Abstract: Welfare Utilization of Immigrants (Society for Social Work and Research 23rd Annual Conference - Ending Gender Based, Family and Community Violence)

319P Welfare Utilization of Immigrants

Friday, January 18, 2019
Continental Parlors 1-3, Ballroom Level (Hilton San Francisco)
* noted as presenting author
Nahri Jung, PhD, Research Associate, Chinese University of Hong Kong
Minseop Kim, PhD, Assistant Professor, The Chinese University of Hong Kong, Shatin, Hong Kong
Background: The primary purpose of this study was to examine the effect of human capital (e.g., English ability and educational attainment) and social capital (e.g., ethnic bonding capital and bridging social capital to main society) on the welfare utilization of immigrant in the United State. The current study addressed the following hypotheses: 1) Immigrants’ human capital would have an effect on the welfare utilization of immigrant, 2) Immigrants’ human capital would have an indirect effect on the welfare utilization of immigrant via ethnic bonding social capital, and 3) Immigrants’ human capital would have an indirect effect on the welfare utilization of immigrant via bridging social capital to mainstream. It was also hypothesized that the indirect effect of human capital on immigrants’ welfare utilization will be different, depending on the types of social capital.

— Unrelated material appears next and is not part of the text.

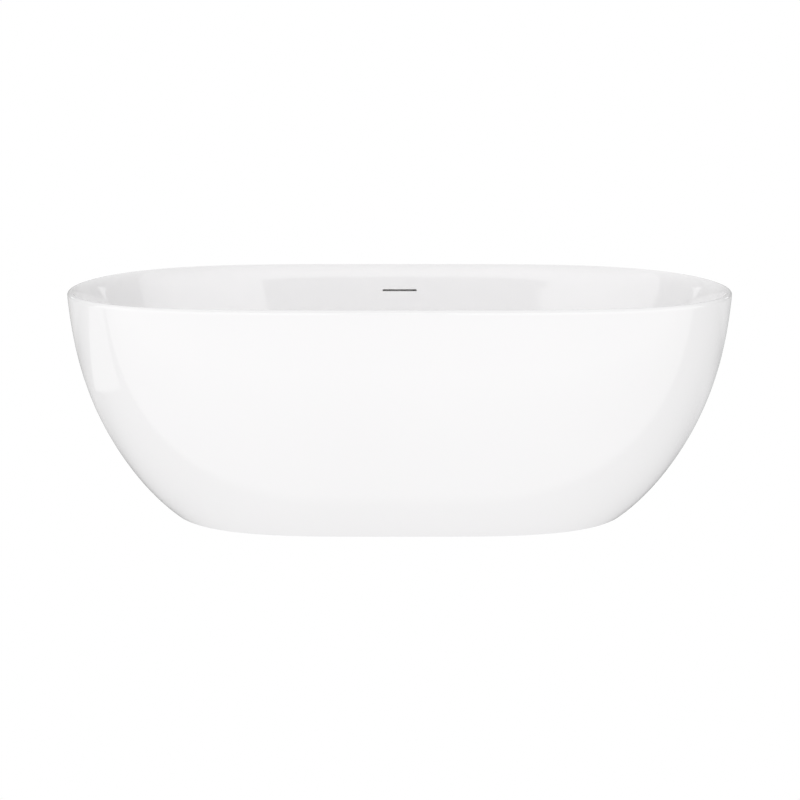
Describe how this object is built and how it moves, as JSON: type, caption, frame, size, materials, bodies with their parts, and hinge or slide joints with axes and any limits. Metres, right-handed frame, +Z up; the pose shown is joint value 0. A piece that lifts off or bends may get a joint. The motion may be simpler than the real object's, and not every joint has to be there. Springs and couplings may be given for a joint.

Methods: To address these hypotheses, secondary data analysis was conducted, using data from the Immigration and Intergenerational Mobility in Metropolitan Los Angeles Survey (IIMMLA), which investigated assimilation patterns among six Latino and Asian groups in the Los Angeles metropolitan area in 2004. Given that this study aimed to examine the roles that human and social capital play in the process of immigrants’ economic integration into the host society, the current study focused on the 1.5th, and 2nd generations (N=3,440). Using Mplus 7, structural equation modeling (SEM) path analyses were conducted to test theoretical mediation models. 

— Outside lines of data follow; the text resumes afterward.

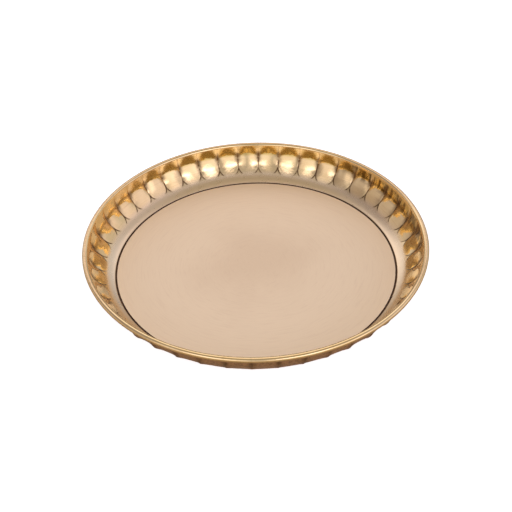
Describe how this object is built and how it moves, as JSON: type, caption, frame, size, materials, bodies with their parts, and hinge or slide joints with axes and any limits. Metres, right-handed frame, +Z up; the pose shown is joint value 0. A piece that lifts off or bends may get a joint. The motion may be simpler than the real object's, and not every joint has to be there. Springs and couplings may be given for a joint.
{
  "type": "fluted brass tray",
  "caption": "Round shallow brass tray: flat floor plate let into a fluted wall with a smooth rolled and wired edge.",
  "frame": {"origin": "centre of the face that the tray stands on", "axes": "+Z up through the middle of the well; the tray is the same all round, and one flute crease lies near +Y"},
  "size_m": [0.2998, 0.2998, 0.0345],
  "materials": {
    "wall_brass": "polished by hand, with brown tarnish in the creases and on the outside",
    "floor_brass": "satin polish with fine circular lines and faint pinkish tarnish",
    "wire_brass": "drawn wire, unpolished, hidden inside the rolled edge",
    "dark_solder": "rough brazing metal, brown-black with old polish and tarnish"
  },
  "bodies": {
    "root": {"fluted_wall": "wall_brass", "floor_plate": "floor_brass", "rim_wire": "wire_brass", "seam_solder": "dark_solder"}
  },
  "joints": []
}
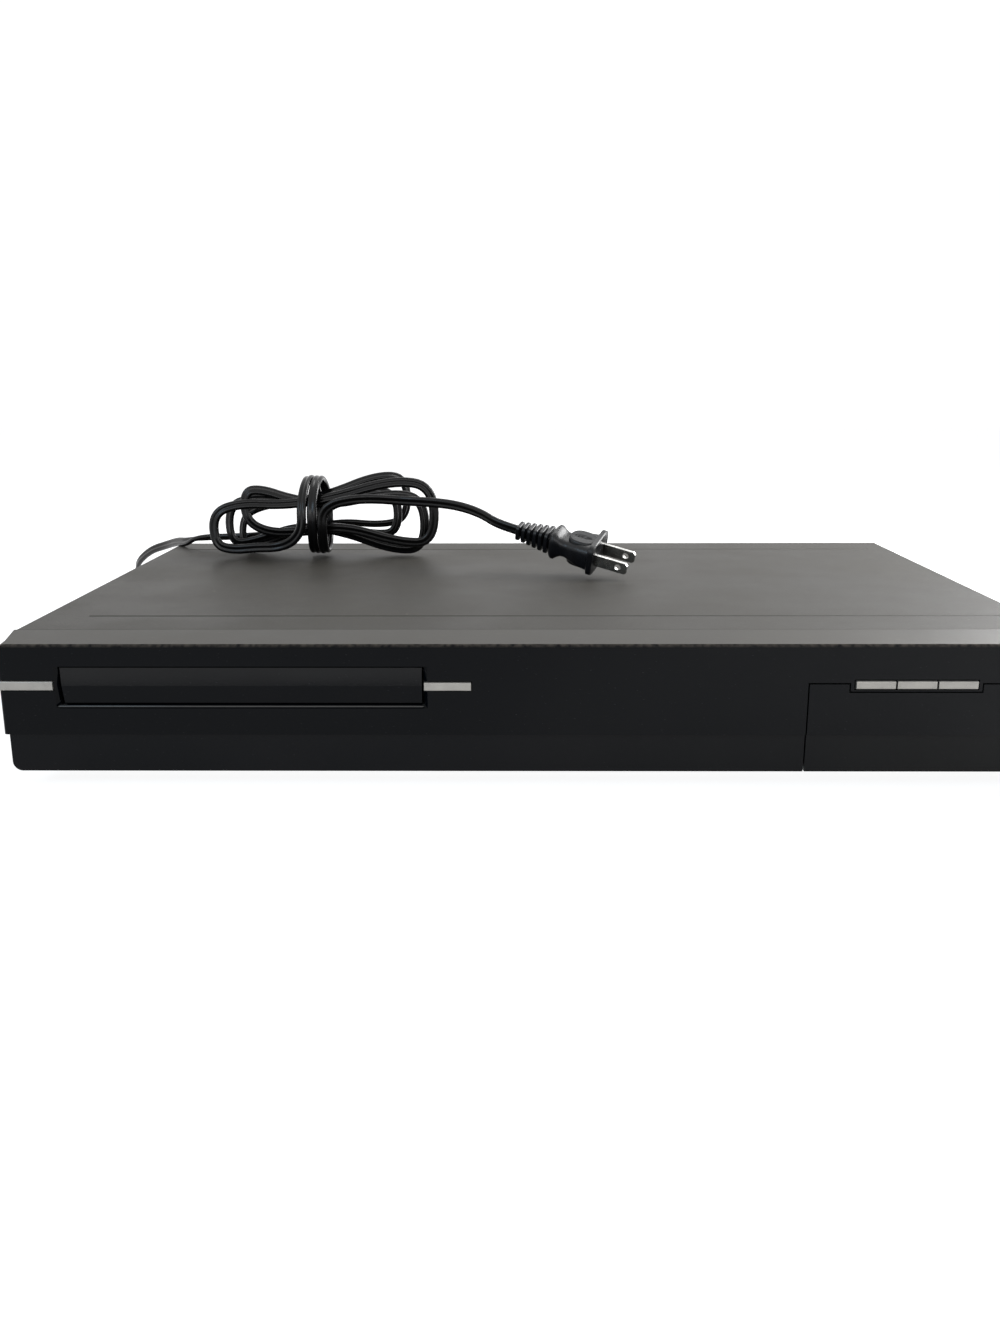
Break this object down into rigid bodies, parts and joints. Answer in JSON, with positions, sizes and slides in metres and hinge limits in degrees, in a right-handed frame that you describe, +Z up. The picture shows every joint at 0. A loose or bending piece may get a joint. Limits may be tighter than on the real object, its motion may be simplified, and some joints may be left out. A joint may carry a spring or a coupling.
{
  "type": "dvd recorder",
  "caption": "Low full-width disc recorder with a sliding disc tray, hinged front flap, push buttons, hard disc and a tied mains cord on top.",
  "frame": {"origin": "on the surface that the feet stand on, under the middle of the case with its sockets and buttons", "axes": "+X to the right seen from the front, +Y to the back, +Z up"},
  "size_m": [0.4771, 0.3305, 0.1093],
  "materials": {
    "pan_steel": "zinc-plated sheet steel, dull",
    "cover_paint": "dark warm grey fine-textured paint",
    "panel_steel": "bare coated rear sheet",
    "case_black": "satin black moulding",
    "window_black": "high gloss black",
    "silver_button": "metallic silver paint",
    "rubber_black": "matt rubber",
    "screw_steel": "black zinc",
    "loader_plastic": "glass-filled black plastic",
    "tray_plastic": "fine matt black plastic",
    "gear_white": "natural acetal",
    "gear_black": "black acetal",
    "motor_steel": "nickel-plated can",
    "rod_steel": "ground steel",
    "frame_steel": "stamped steel",
    "aluminium": "cast or extruded, satin",
    "board": "solder mask over glass laminate",
    "chip": "moulded epoxy",
    "parts_mixed": "sleeved capacitors and wound parts",
    "nickel": "bright nickel",
    "jack_colour": "coloured plastic",
    "display_glass": "dark display glass",
    "cord_black": "soft PVC"
  },
  "bodies": {
    "case": {"chassis_pan": "pan_steel", "top_cover": "cover_paint", "rear_panel": "panel_steel", "front_bezel": "case_black", "front_window": "window_black", "top_trim": "cover_paint", "rubber_feet": "rubber_black", "case_screws": "screw_steel", "cord_bushing": "case_black", "loader_chassis": "loader_plastic", "clamp_bridge": "frame_steel", "loading_motor": "motor_steel", "loading_belt": "rubber_black", "hdd_casting": "aluminium", "hdd_lid": "motor_steel", "main_board": "board", "main_chips": "chip", "heat_sinks": "aluminium", "power_board": "board", "power_parts": "parts_mixed", "av_board": "board", "tuner_can": "motor_steel", "antenna_sockets": "nickel", "jack_blocks": "case_black", "rca_barrels": "nickel", "rca_insulators": "jack_colour", "hdmi_socket": "nickel", "fan_frame": "case_black", "front_boards": "board", "tact_switches": "chip", "display_tube": "display_glass", "front_jacks": "case_black", "front_jack_barrels": "nickel", "socket_bay": "case_black", "power_cord": "cord_black", "cord_hank": "cord_black", "plug_strain_relief": "cord_black", "plug_body": "cord_black", "plug_blades": "nickel"},
    "tray": {"disc_tray": "tray_plastic", "tray_door": "window_black"},
    "pinion": {"drive_gear": "gear_white"},
    "belt_gear": {"pulley_gear": "gear_white"},
    "motor_drive": {"motor_pulley": "gear_white"},
    "cam": {"cam_slider": "gear_black"},
    "traverse": {"traverse_frame": "frame_steel", "traverse_motors": "motor_steel", "guide_rods": "rod_steel"},
    "spindle": {"turntable": "gear_black"},
    "sled": {"pickup_sled": "loader_plastic"},
    "screw": {"lead_screw": "rod_steel"},
    "clamp": {"clamper": "gear_black"},
    "impeller": {"fan_rotor": "case_black"},
    "flap": {"flap_door": "case_black", "flap_face": "window_black"},
    "standby": {"standby_button": "silver_button"},
    "open_close": {"open_close_button": "silver_button"},
    "play": {"play_button": "silver_button"},
    "stop": {"stop_button": "silver_button"},
    "record": {"record_button": "silver_button"}
  },
  "joints": [
    {"name": "tray_slide", "type": "slide", "parent": "case", "child": "tray", "axis": [0, -1, 0], "range_m": [0, 0.13]},
    {"name": "pinion_spin", "type": "hinge", "parent": "case", "child": "pinion", "pos_m": [-0.1655, -0.1078, 0.036], "axis": [0, 0, 1], "continuous": true},
    {"name": "belt_gear_spin", "type": "hinge", "parent": "case", "child": "belt_gear", "pos_m": [-0.1465, -0.1078, 0.027], "axis": [0, 0, 1], "continuous": true},
    {"name": "motor_spin", "type": "hinge", "parent": "case", "child": "motor_drive", "pos_m": [-0.1105, -0.1078, 0.022], "axis": [0, 0, 1], "continuous": true},
    {"name": "traverse_tilt", "type": "hinge", "parent": "case", "child": "traverse", "pos_m": [-0.1185, 0.0272, 0.031], "axis": [1, 0, 0], "range_deg": [0, 5]},
    {"name": "cam_slide", "type": "slide", "parent": "case", "child": "cam", "axis": [1, 0, 0], "range_m": [0, 0.0281]},
    {"name": "spindle_spin", "type": "hinge", "parent": "traverse", "child": "spindle", "pos_m": [-0.1185, -0.0668, 0.04], "axis": [0, 0, 1], "continuous": true},
    {"name": "sled_slide", "type": "slide", "parent": "traverse", "child": "sled", "axis": [0, 1, 0], "range_m": [0, 0.033]},
    {"name": "screw_spin", "type": "hinge", "parent": "traverse", "child": "screw", "pos_m": [-0.0915, -0.0368, 0.0338], "axis": [0, 1, 0], "continuous": true},
    {"name": "clamp_spin", "type": "hinge", "parent": "case", "child": "clamp", "pos_m": [-0.1185, -0.0668, 0.046], "axis": [0, 0, 1], "continuous": true},
    {"name": "fan_spin", "type": "hinge", "parent": "case", "child": "impeller", "pos_m": [-0.072, 0.1232, 0.034], "axis": [0, 1, 0], "continuous": true},
    {"name": "flap_hinge", "type": "hinge", "parent": "case", "child": "flap", "pos_m": [0.163, -0.133, 0.0093], "axis": [1, 0, 0], "range_deg": [0, 90]},
    {"name": "standby_press", "type": "slide", "parent": "case", "child": "standby", "axis": [0, 1, 0], "range_m": [0, 0.0008], "stiffness_N_per_m": 900, "springref_m": -0.0006},
    {"name": "open_close_press", "type": "slide", "parent": "case", "child": "open_close", "axis": [0, 1, 0], "range_m": [0, 0.0008], "stiffness_N_per_m": 900, "springref_m": -0.0006},
    {"name": "play_press", "type": "slide", "parent": "case", "child": "play", "axis": [0, 1, 0], "range_m": [0, 0.0008], "stiffness_N_per_m": 900, "springref_m": -0.0006},
    {"name": "stop_press", "type": "slide", "parent": "case", "child": "stop", "axis": [0, 1, 0], "range_m": [0, 0.0008], "stiffness_N_per_m": 900, "springref_m": -0.0006},
    {"name": "record_press", "type": "slide", "parent": "case", "child": "record", "axis": [0, 1, 0], "range_m": [0, 0.0008], "stiffness_N_per_m": 900, "springref_m": -0.0006}
  ],
  "couplings": [
    {"joint": "pinion_spin", "follows": "tray_slide", "rad_per_m": 111.11},
    {"joint": "belt_gear_spin", "follows": "tray_slide", "rad_per_m": -311.11},
    {"joint": "motor_spin", "follows": "tray_slide", "rad_per_m": -816.67},
    {"joint": "cam_slide", "follows": "traverse_tilt", "m_per_rad": 0.32086},
    {"joint": "screw_spin", "follows": "sled_slide", "rad_per_m": 2094.4}
  ]
}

Results: The results, first, showed that immigrants’ human capital (education attainment and English ability) had a positive effect on their welfare utilization. Second, the positive effect of immigrants’ ethnic bonding and bridging social capitals was not detected for welfare utilization. Third, education attainment had not significant effect on both ethnic bonding and bridging social capital, whereas English ability had mixed effects on social capital; English ability decreased ethnic bonding social capital, but increased bridging social capital to mainstream society.

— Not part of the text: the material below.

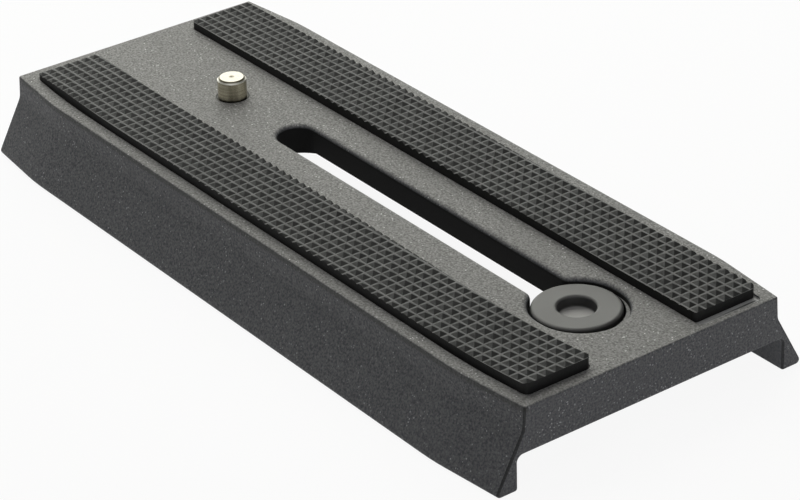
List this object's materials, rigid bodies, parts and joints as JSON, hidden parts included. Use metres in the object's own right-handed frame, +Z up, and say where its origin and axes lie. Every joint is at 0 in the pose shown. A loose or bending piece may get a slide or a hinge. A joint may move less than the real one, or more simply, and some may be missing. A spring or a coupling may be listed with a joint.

Conclusion/Implications: The finding of this study shows that low-income immigrants with better human capital are more likely to use public assistance, suggesting that immigrants’ underutilization of welfare programs would be accounted for by low-income immigrants’ lack of human capital that may make it difficult for them to have access to information about welfare programs or to get assistance in applying for such program due to language barriers. The finding that bridging social capital was associated with lower likelihood of Medicaid use, albeit marginally significant, also implies another barrier, stigma perceived by low-income immigrants who receive public assistance in the host society. The inclusion of welfare utilization for low-income immigrants means that the current study likely shed light on the roles of human and social capital in the receipt of public assistance that is a last resort for self-sufficiency among the most economically vulnerable immigrant population.